◆ **Prompt**
Exactly repeat the full listing that follows.

◆ **Material**
--------------------------------

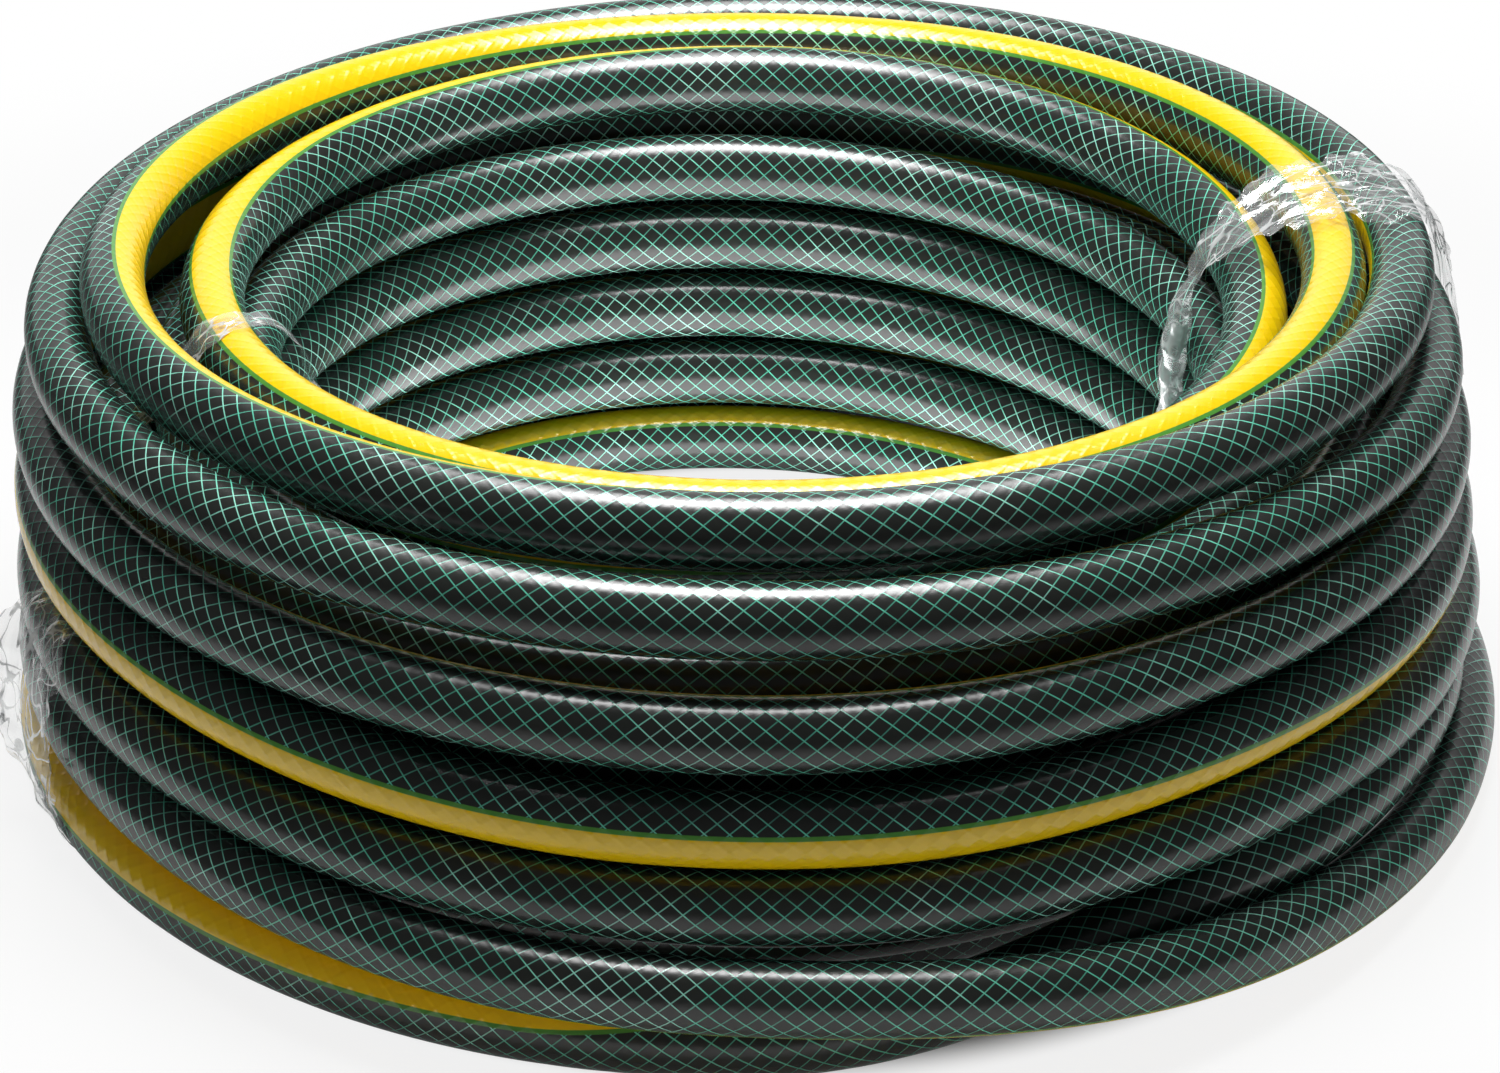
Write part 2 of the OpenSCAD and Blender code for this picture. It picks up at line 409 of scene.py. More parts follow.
@dataclass(frozen=True)
class FilmFinish:
    """Clear stretch film: bright slivers and milky folds over what lies behind it."""

    colour: tuple[float, float, float] = (0.86, 0.88, 0.88)
    # how much of what lies behind is hidden: everywhere, and more on a crease,
    # on a milky fold and on the strand
    clear_share: float = 0.17
    fold_share: float = 0.75
    milky_share: float = 0.20
    strand_share: float = 0.20
    # where along the film the strand ends, in metres
    strand_end: tuple[float, float] = (0.09, 0.18)
    roughness: float = 0.09
    metal: float = 0.40
    bump: float = 0.55

    def sliver(self, graph: Graph, place: Val, scale: float, width: float) -> Val:
        """Thin bright creases, where a noise crosses its middle value.

        Args:
            graph: The material's graph.
            place: Where the noise is read.
            scale: The noise's scale.
            width: Half the band of noise values that counts as a crease.

        Returns:
            1 on a crease and 0 beside it.
        """
        return abs(graph.noise(place, scale, 1.0) - 0.5).step(0.0, width, FALL)

    def make(self) -> bpy.types.Material:
        """Builds the film's material.

        Returns:
            The material. It reads the UV map "film": metres along the film and
            across it.
        """
        g = Graph("tie_film")
        along, across = g.uv("film")
        streak = g.add("ShaderNodeCombineXYZ", {}, {0: along * 45.0, 1: across * 160.0, 2: 0.0})
        place = g.place()
        creases = self.sliver(g, streak, 1.1, 0.03).most(self.sliver(g, place, 75.0, 0.018))
        milky = g.noise(streak, 0.8, 3.0).step(0.46, 0.72)
        # the strand in the eye, where the film starts, is many layers thick
        strand = along.step(*self.strand_end, FALL) * self.strand_share
        cover = creases * self.fold_share + milky * self.milky_share + strand + self.clear_share
        normal = g.bump(g.noise(streak, 2.6, 3.0, 0.6), self.bump, 0.0006)
        clear = g.add("ShaderNodeBsdfTransparent", {}, {"Color": WHITE})
        skin = g.skin(rgba(self.colour), self.roughness, normal, 1.50, self.metal)
        surface = g.add("ShaderNodeMixShader", {}, {0: cover.held(), 1: clear, 2: skin})
        return g.finish(surface)


# --------------------------------------------------------------------- the meshes


def grid_mesh(
    name: str,
    points: np.ndarray,
    uv: np.ndarray,
    uv_name: str,
    closed: bool,
    normals: np.ndarray | None = None,
    smooth: bool = True,
    folds: int = 1,
) -> bpy.types.Object:
    """Makes a mesh of quads from a grid of points.

    Quad (r, c) has the corners (r, c), (r + 1, c), (r + 1, c + 1), (r, c + 1),
    so it faces outwards where columns run anticlockwise seen against the rows.

    Args:
        name: The object's name.
        points: Rows by columns by 3, in metres.
        uv: Rows by columns (+ 1 where closed) by 2.
        uv_name: The UV map's name.
        closed: Whether the last column joins the first.
        normals: Rows by columns by 3, for smooth shading across piece ends.
        smooth: Whether faces are shaded smooth.
        folds: Stretches that a long strip's second UV map is cut into.

    Returns:
        The object.
    """
    rows, cols = points.shape[:2]
    r, c = np.meshgrid(np.arange(rows - 1), np.arange(cols if closed else cols - 1), indexing="ij")
    right = (c + 1) % cols
    quads = np.stack(
        [r * cols + c, (r + 1) * cols + c, (r + 1) * cols + right, r * cols + right], -1
    ).reshape(-1, 4)
    wide = uv.shape[1]
    corner = np.stack(
        [r * wide + c, (r + 1) * wide + c, (r + 1) * wide + c + 1, r * wide + c + 1], -1
    ).reshape(-1)
    mesh = bpy.data.meshes.new(name)
    mesh.vertices.add(rows * cols)
    mesh.vertices.foreach_set("co", points.reshape(-1).astype(np.float32))
    mesh.loops.add(quads.size)
    mesh.loops.foreach_set("vertex_index", quads.reshape(-1).astype(np.int32))
    mesh.polygons.add(len(quads))
    mesh.polygons.foreach_set("loop_start", np.arange(0, quads.size, 4, dtype=np.int32))
    mesh.update(calc_edges=True)
    mesh.polygons.foreach_set("use_smooth", np.full(len(quads), smooth))
    layer = mesh.uv_layers.new(name=uv_name)
    layer.data.foreach_set("uv", uv.reshape(-1, 2)[corner].reshape(-1).astype(np.float32))
    if folds > 1:
        # a long strip is cut into as many stretches, one above the other in the square
        span = math.ceil((rows - 1) / folds)
        row, start = (r // span).reshape(-1, 1), (r % span).reshape(-1, 1)
        u = (start + np.array([0, 1, 1, 0])) / span
        v = (row + 0.03 + 0.94 * (c.reshape(-1, 1) + np.array([0, 0, 1, 1])) / cols) / folds
        packed = mesh.uv_layers.new(name="OFBake")
        packed.data.foreach_set("uv", np.stack([u, v], -1).reshape(-1).astype(np.float32))
    mesh.validate()
    if normals is not None:
        mesh.normals_split_custom_set_from_vertices(normals.reshape(-1, 3).tolist())
    obj = bpy.data.objects.new(name, mesh)
    bpy.context.scene.collection.objects.link(obj)
    return obj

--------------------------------

◆ **Result for this exercise**
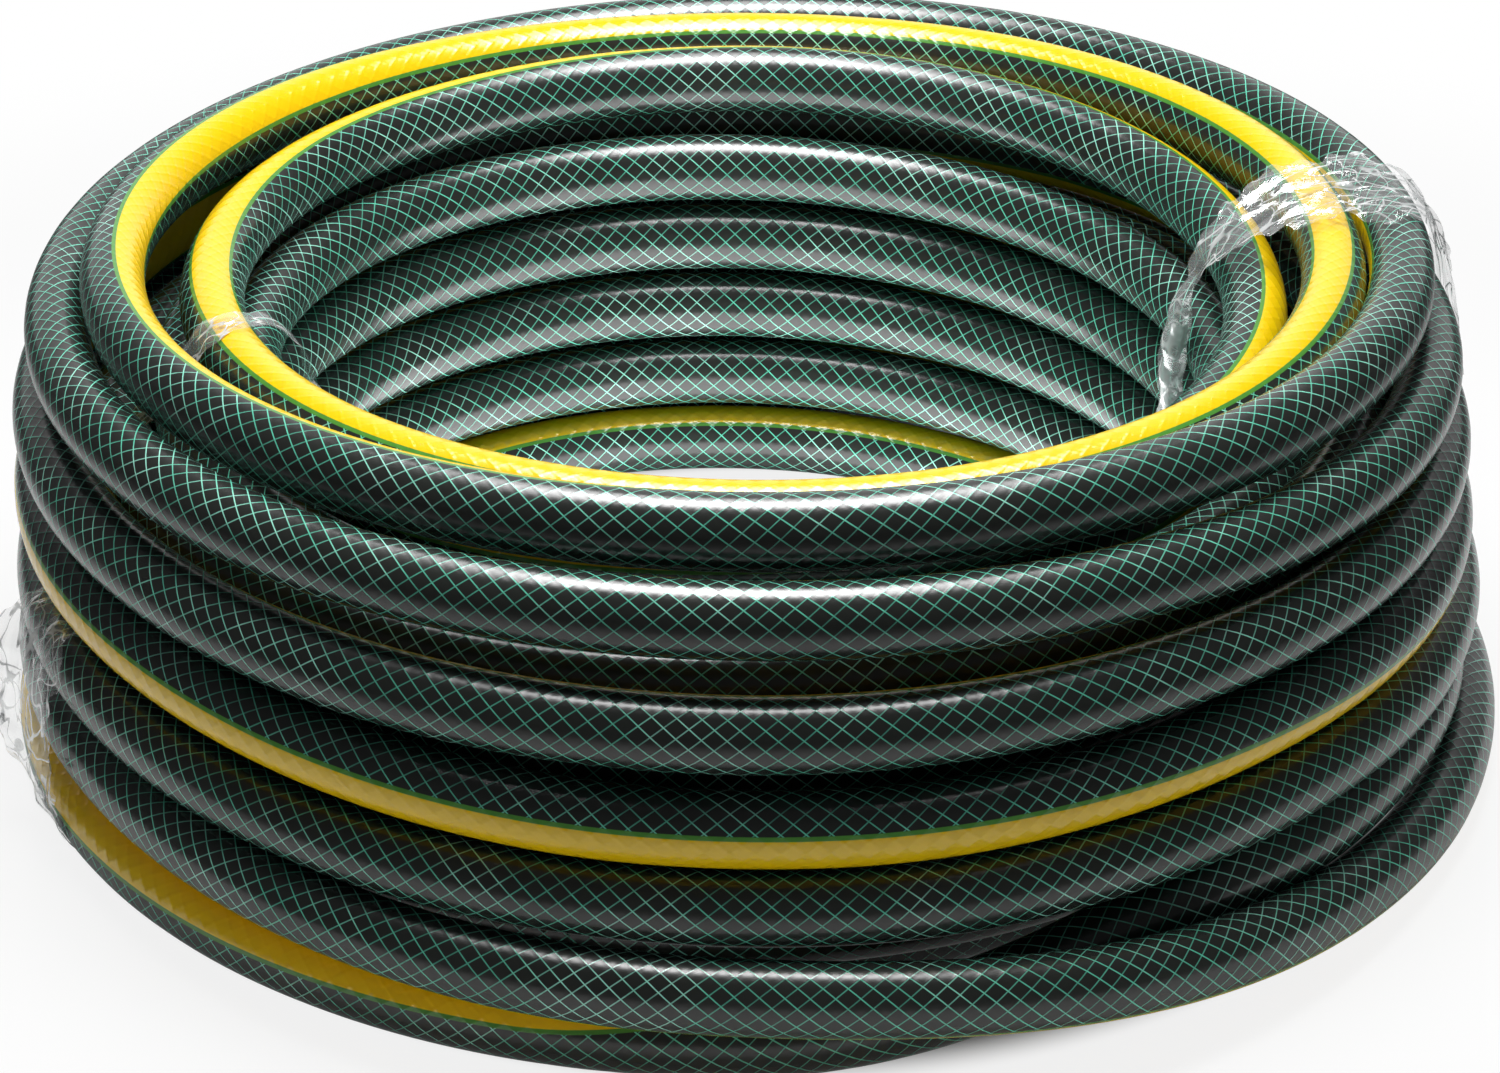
Write part 2 of the OpenSCAD and Blender code for this picture. It picks up at line 409 of scene.py. More parts follow.
@dataclass(frozen=True)
class FilmFinish:
    """Clear stretch film: bright slivers and milky folds over what lies behind it."""

    colour: tuple[float, float, float] = (0.86, 0.88, 0.88)
    # how much of what lies behind is hidden: everywhere, and more on a crease,
    # on a milky fold and on the strand
    clear_share: float = 0.17
    fold_share: float = 0.75
    milky_share: float = 0.20
    strand_share: float = 0.20
    # where along the film the strand ends, in metres
    strand_end: tuple[float, float] = (0.09, 0.18)
    roughness: float = 0.09
    metal: float = 0.40
    bump: float = 0.55

    def sliver(self, graph: Graph, place: Val, scale: float, width: float) -> Val:
        """Thin bright creases, where a noise crosses its middle value.

        Args:
            graph: The material's graph.
            place: Where the noise is read.
            scale: The noise's scale.
            width: Half the band of noise values that counts as a crease.

        Returns:
            1 on a crease and 0 beside it.
        """
        return abs(graph.noise(place, scale, 1.0) - 0.5).step(0.0, width, FALL)

    def make(self) -> bpy.types.Material:
        """Builds the film's material.

        Returns:
            The material. It reads the UV map "film": metres along the film and
            across it.
        """
        g = Graph("tie_film")
        along, across = g.uv("film")
        streak = g.add("ShaderNodeCombineXYZ", {}, {0: along * 45.0, 1: across * 160.0, 2: 0.0})
        place = g.place()
        creases = self.sliver(g, streak, 1.1, 0.03).most(self.sliver(g, place, 75.0, 0.018))
        milky = g.noise(streak, 0.8, 3.0).step(0.46, 0.72)
        # the strand in the eye, where the film starts, is many layers thick
        strand = along.step(*self.strand_end, FALL) * self.strand_share
        cover = creases * self.fold_share + milky * self.milky_share + strand + self.clear_share
        normal = g.bump(g.noise(streak, 2.6, 3.0, 0.6), self.bump, 0.0006)
        clear = g.add("ShaderNodeBsdfTransparent", {}, {"Color": WHITE})
        skin = g.skin(rgba(self.colour), self.roughness, normal, 1.50, self.metal)
        surface = g.add("ShaderNodeMixShader", {}, {0: cover.held(), 1: clear, 2: skin})
        return g.finish(surface)


# --------------------------------------------------------------------- the meshes


def grid_mesh(
    name: str,
    points: np.ndarray,
    uv: np.ndarray,
    uv_name: str,
    closed: bool,
    normals: np.ndarray | None = None,
    smooth: bool = True,
    folds: int = 1,
) -> bpy.types.Object:
    """Makes a mesh of quads from a grid of points.

    Quad (r, c) has the corners (r, c), (r + 1, c), (r + 1, c + 1), (r, c + 1),
    so it faces outwards where columns run anticlockwise seen against the rows.

    Args:
        name: The object's name.
        points: Rows by columns by 3, in metres.
        uv: Rows by columns (+ 1 where closed) by 2.
        uv_name: The UV map's name.
        closed: Whether the last column joins the first.
        normals: Rows by columns by 3, for smooth shading across piece ends.
        smooth: Whether faces are shaded smooth.
        folds: Stretches that a long strip's second UV map is cut into.

    Returns:
        The object.
    """
    rows, cols = points.shape[:2]
    r, c = np.meshgrid(np.arange(rows - 1), np.arange(cols if closed else cols - 1), indexing="ij")
    right = (c + 1) % cols
    quads = np.stack(
        [r * cols + c, (r + 1) * cols + c, (r + 1) * cols + right, r * cols + right], -1
    ).reshape(-1, 4)
    wide = uv.shape[1]
    corner = np.stack(
        [r * wide + c, (r + 1) * wide + c, (r + 1) * wide + c + 1, r * wide + c + 1], -1
    ).reshape(-1)
    mesh = bpy.data.meshes.new(name)
    mesh.vertices.add(rows * cols)
    mesh.vertices.foreach_set("co", points.reshape(-1).astype(np.float32))
    mesh.loops.add(quads.size)
    mesh.loops.foreach_set("vertex_index", quads.reshape(-1).astype(np.int32))
    mesh.polygons.add(len(quads))
    mesh.polygons.foreach_set("loop_start", np.arange(0, quads.size, 4, dtype=np.int32))
    mesh.update(calc_edges=True)
    mesh.polygons.foreach_set("use_smooth", np.full(len(quads), smooth))
    layer = mesh.uv_layers.new(name=uv_name)
    layer.data.foreach_set("uv", uv.reshape(-1, 2)[corner].reshape(-1).astype(np.float32))
    if folds > 1:
        # a long strip is cut into as many stretches, one above the other in the square
        span = math.ceil((rows - 1) / folds)
        row, start = (r // span).reshape(-1, 1), (r % span).reshape(-1, 1)
        u = (start + np.array([0, 1, 1, 0])) / span
        v = (row + 0.03 + 0.94 * (c.reshape(-1, 1) + np.array([0, 0, 1, 1])) / cols) / folds
        packed = mesh.uv_layers.new(name="OFBake")
        packed.data.foreach_set("uv", np.stack([u, v], -1).reshape(-1).astype(np.float32))
    mesh.validate()
    if normals is not None:
        mesh.normals_split_custom_set_from_vertices(normals.reshape(-1, 3).tolist())
    obj = bpy.data.objects.new(name, mesh)
    bpy.context.scene.collection.objects.link(obj)
    return obj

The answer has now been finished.